To increase the accuracy of the valuation model, I have capitalized R&D expenses which has lifted net income. In addition, I have forecast a pre-tax operating margin of 19% over the next 8 years. I forecast this to be driven by continued growth in Alibaba’s cloud segment, driven by digital transformation tailwinds. In addition, I forecast a rebound in ecommerce demand, which should drive repeat purchases and help keep customer acquisition costs reasonable.
Given these factors I get a fair value of $146/share, the stock is currently trading at $117/share at the time of writing and thus it is ~20% undervalued.

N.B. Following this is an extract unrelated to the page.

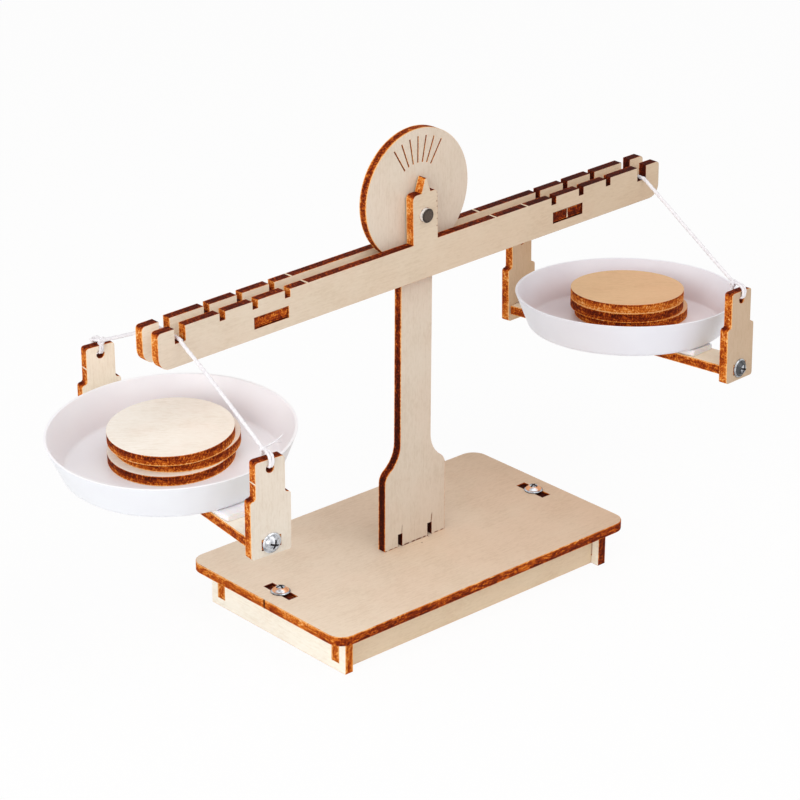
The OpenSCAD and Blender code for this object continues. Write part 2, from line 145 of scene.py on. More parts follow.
board = bpy.data.materials.new("white_board")
board.use_nodes = True
skin = board.node_tree
skin.nodes.clear()
matt = put(skin, "BsdfDiffuse", {"Color": table_white})
glow = put(skin, "Emission", {"Color": (1, 1, 1, 1), "Strength": 1.0})
share = put(skin, "Math", {0: sees_white(skin), 1: table_glow}, operation="MULTIPLY")
blend = put(skin, "MixShader", {0: share.outputs[0], 1: matt.outputs[0], 2: glow.outputs[0]})
put(skin, "OutputMaterial", {"Surface": blend.outputs[0]})
table_corners = [
    (x * table_half, y * table_half, table_depth) for x, y in ((-1, -1), (1, -1), (1, 1), (-1, 1))
]
table_mesh = bpy.data.meshes.new("table")
table_mesh.from_pydata(table_corners, [], [(0, 1, 2, 3)])
table_mesh.materials.append(board)
table = bpy.data.objects.new("table", table_mesh)
scene.collection.objects.link(table)

# The base plate is a rounded rectangle of three-layer birch plywood, cut by laser.
# Its faces stay pale, and every cut edge is scorched from orange to nearly black.
ply = 3.0 * MM
weld_gap = 0.002 * MM
cut_round = 0.16 * MM
cut_sharp = 50
face_depth = 0.49 * ply
# The face darkens from left to right, partly its wood and partly painted shade as the light falls off.
base_tones = ("EDDBC5", "D6BBA0")
base_reach = 60
base_burn = (0.6, 0.48, 0.4, 0.36, 0.3)
base_nick = (-60, -0.8)
# The cuts inside the plate are darker than its outline: their left, right, low and high.
base_slots = (-57.5, 57.5, -32, 32)
base_marks = (((0.7, -4.0, 0.45, 0.3, 0), 0.8), ((5.0, -2.3, 0.3, 0.25, 0), 0.7))
grain_stretch = 0.04
fleck_stretch = 0.35
grain_stops = ((0.36, (0.93, 0.91, 0.885, 1)), (0.5, (1, 1, 1, 1)), (0.64, (1.035, 1.045, 1.06, 1)))
rosy_shade = (1.0, 0.98, 0.975, 1)
scorch_brown = "6E3A1C"
bridge_tone = "EBD5B8"
nick_tone = "3A1206"
burn_places = (0.04, 0.2, 0.5, 0.8, 0.96)
char_level = 1.08
vein_share = 1.1
kerf_share = 0.7
patch_share = 0.5
thread_width = 0.07
lip_start = 0.42
lip_full = 0.12
lip_light = 0.34
char_stops = (
    (0.0, "360E05"), (0.2, "541706"), (0.38, "7C2A0A"), (0.55, "AE4C12"),
    (0.7, "D0701F"), (0.85, "E3913A"), (1.0, "F0BC7E"),
)


def paint(code):
    """Blender's linear RGBA of a colour code."""
    channels = [int(code[i : i + 2], 16) / 255 for i in (0, 2, 4)]
    return (*[c / 12.92 if c < 0.04045 else ((c + 0.055) / 1.055) ** 2.4 for c in channels], 1)


def tinted(colour, red, green, blue):
    """A colour with its three parts scaled."""
    return (colour[0] * red, colour[1] * green, colour[2] * blue, 1)


def finish(name):
    """A new material, as its node tree and its surface shader."""
    material = bpy.data.materials.new(name)
    material.use_nodes = True
    material.node_tree.nodes.clear()
    surface = put(material.node_tree, "BsdfPrincipled")
    put(material.node_tree, "OutputMaterial", {"Surface": surface.outputs[0]})
    return material, material.node_tree, surface


def on_sheet(tree, turn, centre):
    """Place in millimetres on a sheet: X and Y across it, Z through it towards its good face."""
    place = put(tree, "TexCoord").outputs["Object"]
    sockets = {"Vector": place, "Location": centre, "Rotation": turn.to_euler(), "Scale": (MM, MM, MM)}
    return put(tree, "Mapping", sockets, vector_type="TEXTURE").outputs[0]


def scaled(tree, place, along, across, through):
    """The place again, stretched by its own factor each way."""
    return put(tree, "VectorMath", {0: place, 1: (along, across, through)}, operation="MULTIPLY").outputs[0]


def noise(tree, place, scale, detail=3.0, roughness=0.55, bend=0.0):
    """Soft random value round one half."""
    sockets = {"Vector": place, "Scale": scale, "Detail": detail, "Roughness": roughness, "Distortion": bend}
    return put(tree, "TexNoise", sockets).outputs["Fac"]


def calc(tree, operation, a, b=0.0, c=0.0):
    """One step of arithmetic."""
    return put(tree, "Math", {0: a, 1: b, 2: c}, operation=operation).outputs[0]


def gathered(tree, start, parts):
    """A start value plus each part times its weight."""
    total = start
    for part, weight in parts:
        total = calc(tree, "MULTIPLY_ADD", part, weight, total)
    return total


def fade(tree, value, low, high):
    """0 below low and 1 above high, with a soft step between them."""
    sockets = {"Value": value, "From Min": low, "From Max": high}
    return put(tree, "MapRange", sockets, interpolation_type="SMOOTHSTEP").outputs[0]


def mixed(tree, share, a, b, blend="MIX"):
    """Colour a with a share of colour b over it."""
    return put(tree, "Mix", {0: share, 6: a, 7: b}, data_type="RGBA", blend_type=blend).outputs[2]


def ramp(tree, value, stops):
    """Colour looked up along a list of (place, colour)."""
    made = put(tree, "ValToRGB", {"Fac": value})
    points = made.color_ramp.elements
    points[0].position, points[0].color = stops[0]
    points[1].position, points[1].color = stops[-1]
    for place, colour in stops[1:-1]:
        points.new(place).color = colour
    return made.outputs["Color"]


def raised(tree, height, strength, depth):
    """Bump from a height at some strength, over a depth in millimetres."""
    return put(tree, "Bump", {"Height": height, "Strength": strength, "Distance": depth * MM}).outputs[0]


def burn_mark(tree, spot, x, y, half_x, half_y, turned_by):
    """How burnt a small ragged spot on a face is, from 0 to 1."""
    sockets = {
        "Vector": spot, "Location": (x, y, 0), "Rotation": (0, 0, turned_by), "Scale": (half_x, half_y, 1000),
    }
    moved = put(tree, "Mapping", sockets, vector_type="TEXTURE").outputs[0]
    far = put(tree, "VectorMath", {0: moved}, operation="LENGTH").outputs["Value"]
    rag = noise(tree, spot, scale=2.2, detail=3, roughness=0.7)
    ragged = calc(tree, "MULTIPLY_ADD", rag, 1.2, calc(tree, "SUBTRACT", far, 0.6))
    return calc(tree, "SUBTRACT", 1.0, fade(tree, ragged, 0.45, 0.95))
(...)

Alibaba also trades at a non GAAP P/E ratio = 14.94, which is close to 36% cheaper than its 5 year average. The company also trades at a price to sales ratio = 2.58, which is close to 64% cheaper than its 5 year average.
Risks
Chinese Government/Recession
When investing into Chinese stocks there is always three parties, you (the investor), the company and of course the Chinese government. The recent purchase of “Golden Shares” in Alibaba (indirectly), could be seen as a negative by some people who believe Beijing will have a greater say on how the business operates. This is possible, but personally I believe it will act as a positive as at least incentives are more aligned. In addition, many analysts have forecast a recession in 2023, in the U.S and the western world. This could impact China indirectly, as the company makes a large portion of its GDP from exports. A positive for China, is a recession hasn’t been forecast, although its GDP has been cut from 4.5% to 3.8%.
Final Thoughts
Alibaba is an ecommerce titan with a diverse business model which covers everything from fintech to B2B services. The company has faced a number of headwinds from regulators in both China and the U.S. However, now we are seeing some light at the end of the tunnel. The reduction in control by Jack Ma, is a positive sign for the Ant Group, and the “Golden Shares” could also be an interesting catalyst. Alibaba’s stock is undervalued intrinsically and it looks to be close to a breakout on the technical chart.